• Task objective: Each line from the beginning of the data below through the line containing "self.tree.nodes.clear()" should be repeated exactly, please.

• Raw data:
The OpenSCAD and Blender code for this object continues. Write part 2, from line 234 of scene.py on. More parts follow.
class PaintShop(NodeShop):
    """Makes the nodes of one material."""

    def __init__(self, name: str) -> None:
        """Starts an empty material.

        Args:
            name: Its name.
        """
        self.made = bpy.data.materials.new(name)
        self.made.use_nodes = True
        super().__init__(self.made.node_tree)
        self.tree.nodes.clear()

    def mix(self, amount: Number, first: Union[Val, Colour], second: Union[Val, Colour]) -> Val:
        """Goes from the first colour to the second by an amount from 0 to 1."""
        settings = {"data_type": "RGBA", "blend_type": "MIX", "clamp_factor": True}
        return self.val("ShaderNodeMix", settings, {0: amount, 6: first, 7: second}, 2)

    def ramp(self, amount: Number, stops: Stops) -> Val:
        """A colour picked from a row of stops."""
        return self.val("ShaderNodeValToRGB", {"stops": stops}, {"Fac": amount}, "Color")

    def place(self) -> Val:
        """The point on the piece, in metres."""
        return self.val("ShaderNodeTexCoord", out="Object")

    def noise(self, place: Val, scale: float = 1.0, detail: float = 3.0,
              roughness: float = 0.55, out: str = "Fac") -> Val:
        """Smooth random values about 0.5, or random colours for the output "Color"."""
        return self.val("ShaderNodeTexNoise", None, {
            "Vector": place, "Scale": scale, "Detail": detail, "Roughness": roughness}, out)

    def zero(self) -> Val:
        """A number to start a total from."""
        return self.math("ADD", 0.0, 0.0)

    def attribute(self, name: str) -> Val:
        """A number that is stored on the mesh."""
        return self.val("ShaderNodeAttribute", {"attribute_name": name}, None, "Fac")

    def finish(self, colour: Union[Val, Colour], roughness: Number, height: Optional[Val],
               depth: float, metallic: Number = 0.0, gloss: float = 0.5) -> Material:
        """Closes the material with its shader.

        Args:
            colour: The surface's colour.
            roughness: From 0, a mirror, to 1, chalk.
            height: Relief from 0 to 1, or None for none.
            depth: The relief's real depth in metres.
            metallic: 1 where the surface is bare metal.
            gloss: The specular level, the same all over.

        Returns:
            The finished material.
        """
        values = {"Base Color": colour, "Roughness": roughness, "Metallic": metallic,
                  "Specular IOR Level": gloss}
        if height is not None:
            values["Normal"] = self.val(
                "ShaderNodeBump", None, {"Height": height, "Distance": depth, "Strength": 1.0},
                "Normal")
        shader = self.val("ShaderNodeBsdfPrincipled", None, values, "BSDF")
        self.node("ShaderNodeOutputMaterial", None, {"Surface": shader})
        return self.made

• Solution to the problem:
The OpenSCAD and Blender code for this object continues. Write part 2, from line 234 of scene.py on. More parts follow.
class PaintShop(NodeShop):
    """Makes the nodes of one material."""

    def __init__(self, name: str) -> None:
        """Starts an empty material.

        Args:
            name: Its name.
        """
        self.made = bpy.data.materials.new(name)
        self.made.use_nodes = True
        super().__init__(self.made.node_tree)
        self.tree.nodes.clear()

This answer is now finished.